A high-capacity and long-life aqueous rechargeable zinc battery using a metal oxide intercalation cathode

Abstract

Although non-aqueous Li-ion batteries possess significantly higher energy density than their aqueous counterparts, the latter can be more feasible for grid-scale applications when cost, safety and cycle life are taken into consideration. Moreover, aqueous Zn-ion batteries have an energy storage advantage over alkali-based batteries as they can employ Zn metal as the negative electrode, dramatically increasing energy density. However, their development is plagued by a limited choice of positive electrodes, which often show poor rate capability and inadequate cycle life. Here we report a vanadium oxide bronze pillared by interlayer Zn2+ ions and water (Zn0.25V2O5⋅nH2O), as the positive electrode for a Zn cell. A reversible Zn2+ ion (de)intercalation storage process at fast rates, with more than one Zn2+ per formula unit (a capacity up to 300 mAh g−1), is characterized.
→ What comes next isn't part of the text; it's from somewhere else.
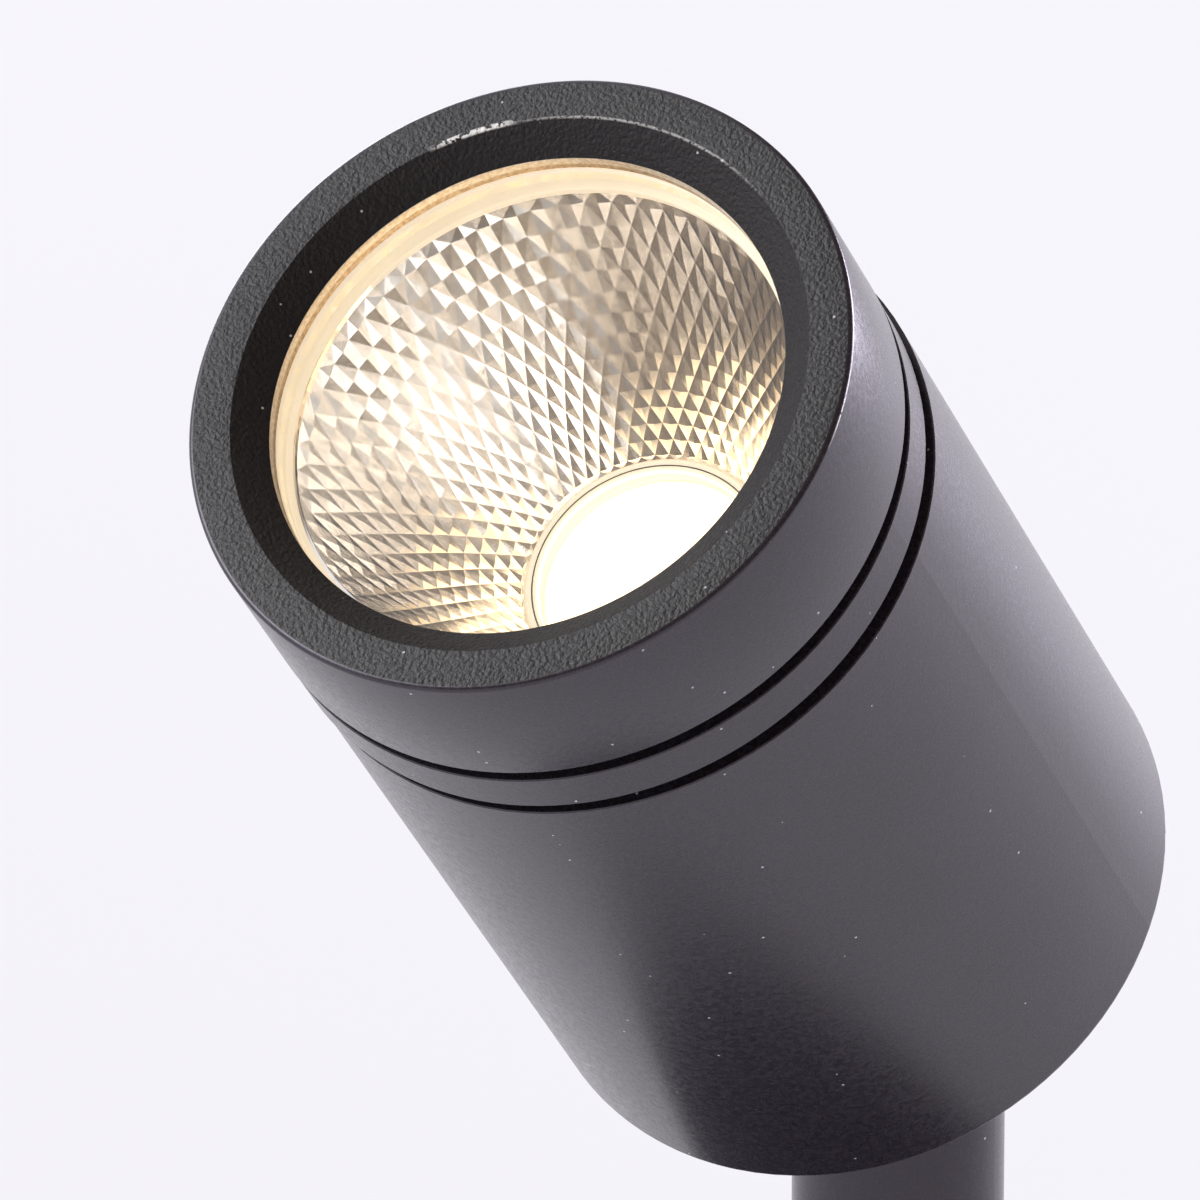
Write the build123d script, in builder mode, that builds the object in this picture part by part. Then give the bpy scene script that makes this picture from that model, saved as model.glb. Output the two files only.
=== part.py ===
import os
from math import cos, radians, sin, sqrt, tan
from build123d import *

# An outdoor wall spotlight. A round base plate and cover hold a short stem, and a
# cylindrical head tilts on a half-lap knuckle at the stem's top. All sizes are in
# millimetres. Z runs out of the wall along the stem, and Z = 0 is the wall.
# Depths in the head are counted from its front face, backwards along the beam.

# Layout
pivot_height = 95.0
rest_tilt = 45.0
stem_radius = 10.1
head_length = 96.2
pivot_setback = 15.4

# Clearances
running_clearance = 0.05
slip_clearance = 0.1
loose_clearance = 0.3
thread_clearance = 0.02

# Front ring, grooves and neck
ring_length = 15.4
front_groove_width = 1.6
spacer_width = 4.8
rear_groove_width = 1.5
neck_step = 2.4
ring_play = 0.33
ring_play_angle = 43.0
spacer_inset = 0.1
groove_seal_height = 0.9
groove_chamfer = 0.12
front_edge_radius = 0.5
rear_edge_radius = 0.8
bevel_width = 2.96
bevel_depth = 2.2
aperture_margin = 0.54
lip_thickness = 1.7

# Glass and its seal
glass_overlap = 0.96
glass_thickness = 2.0
seal_front_leg = 0.7
seal_rear_leg = 0.8
seal_wall = 1.5

# Reflector
reflector_flange = 1.0
reflector_flange_inset = 0.6
reflector_collar = 0.6
reflector_mouth_radius = 23.5
reflector_throat_radius = 11.6
reflector_depth = 28.5
reflector_wall = 1.0
reflector_gap = 2.1

# Light source
holder_height = 4.0
holder_radius = 19.0
holder_opening = 11.0
holder_screw_radius = 1.25
holder_screw_ring = 16.4
holder_screw_length = 7.0
holder_screw_head_radius = 2.2
holder_screw_head_height = 1.2
holder_notch_width = 5.0
holder_edge = 0.8
board_radius = 14.0
board_thickness = 1.0
emitter_radius = 10.4
emitter_thickness = 0.8
emitter_edge = 0.2
pad_thickness = 0.5

# Heat spreader and its retaining ring
spreader_thickness = 7.0
retainer_thickness = 1.4
retainer_width = 2.2
retainer_bite = 0.8
retainer_gap_angle = 15.0
retainer_ear_angle = 20.0
retainer_ear_radius = 2.2
retainer_ear_hole = 0.8

# Barrel
barrel_wall = 4.4
spreader_ledge = 1.2
rear_wall = 3.5

# Driver
sleeve_wall = 1.0
sleeve_end_wall = 1.2
circuit_offset = 9.0
circuit_thickness = 1.6
circuit_end_gap = 2.4
transformer_width = 15.0
transformer_height = 12.0
transformer_share = 0.415
transformer_corner = 2.2
transformer_edge = 1.2
component_setback = 11.2
component_end_gap = 8.8
capacitor_radius = 5.0
capacitor_edge = 0.8
capacitor_share = 0.575
chip_width = 7.0
chip_height = 2.2
chip_length = 5.0
chip_setback = 5.0
chip_pitch = 21.0
chip_count = 2

# Wires and cables
lead_radius = 0.7
lead_spacing = 2.6
lead_edge_gap = 3.3
lead_hole_radius = 2.9
lead_bend = 3.0
cable_radius = 1.7
cable_hole_radius = 2.1
head_cable_bend = 9.0
head_cable_run = 8.0
head_cable_rise = 11.0
head_cable_lead = 2.2
stem_cable_bend = 20.0
stem_cable_lead = 6.0
stem_cable_run = 12.0
base_cable_bend = 6.0

# Knuckle
knuckle_gap = 0.3
knuckle_radius = 9.9
knuckle_width = 9.3
knuckle_reach = 11.2
knuckle_edge = 1.2
boss_radius = 4.0
cavity_radius = 8.0
cavity_depth = 5.4
cable_shift = 2.9
pivot_screw_radius = 2.5
pivot_head_radius = 4.3
pivot_head_height = 1.9
pivot_screw_bite = 7.0
pivot_socket_size = 2.8
pivot_socket_depth = 1.1
pivot_washer_thickness = 0.5
counterbore_depth = 2.6
joint_seal_inner = 8.5
joint_seal_outer = 9.5
joint_seal_depth = 0.9
knuckle_flange_radius = 13.0
knuckle_seal_thickness = 1.0
knuckle_seal_radius = 12.4
spigot_radius = 7.0
spigot_length = 10.0
knuckle_nut_width = 19.0
knuckle_nut_height = 4.5

# Stem
stem_wall = 1.6
collar_height = 3.0
plug_length = 11.0
set_screw_radius = 1.5
set_screw_length = 4.5
set_screw_drop = 6.0
set_screw_sink = 0.3
set_screw_socket = 1.5
foot_radius = 13.0
foot_height = 4.0
foot_edge = 0.8
foot_plug_length = 10.0
shank_radius = 6.0
shank_bore = 4.2
shank_length = 13.0
swivel_seal_inner = 8.0
swivel_seal_outer = 9.4
swivel_seal_depth = 1.0
friction_washer_radius = 11.0
friction_washer_thickness = 1.0
stop_washer_radius = 9.0
stop_washer_thickness = 1.0
stop_lug_reach = 14.0
stop_lug_width = 3.0
swivel_nut_width = 18.0
swivel_nut_height = 6.0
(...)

The Zn cell offers an energy density of ∼450 Wh l−1 and exhibits a capacity retention of more than 80% over 1,000 cycles, with no dendrite formation at the Zn electrode. High-performing positive electrode materials are crucial for the development of aqueous Zn-ion batteries. Here the authors report a battery based on reversible intercalation of Zn ions in a layered Zn0.25V2O5⋅nH2O-based positive electrode, which exhibits high-capacity and long-term cycling stability.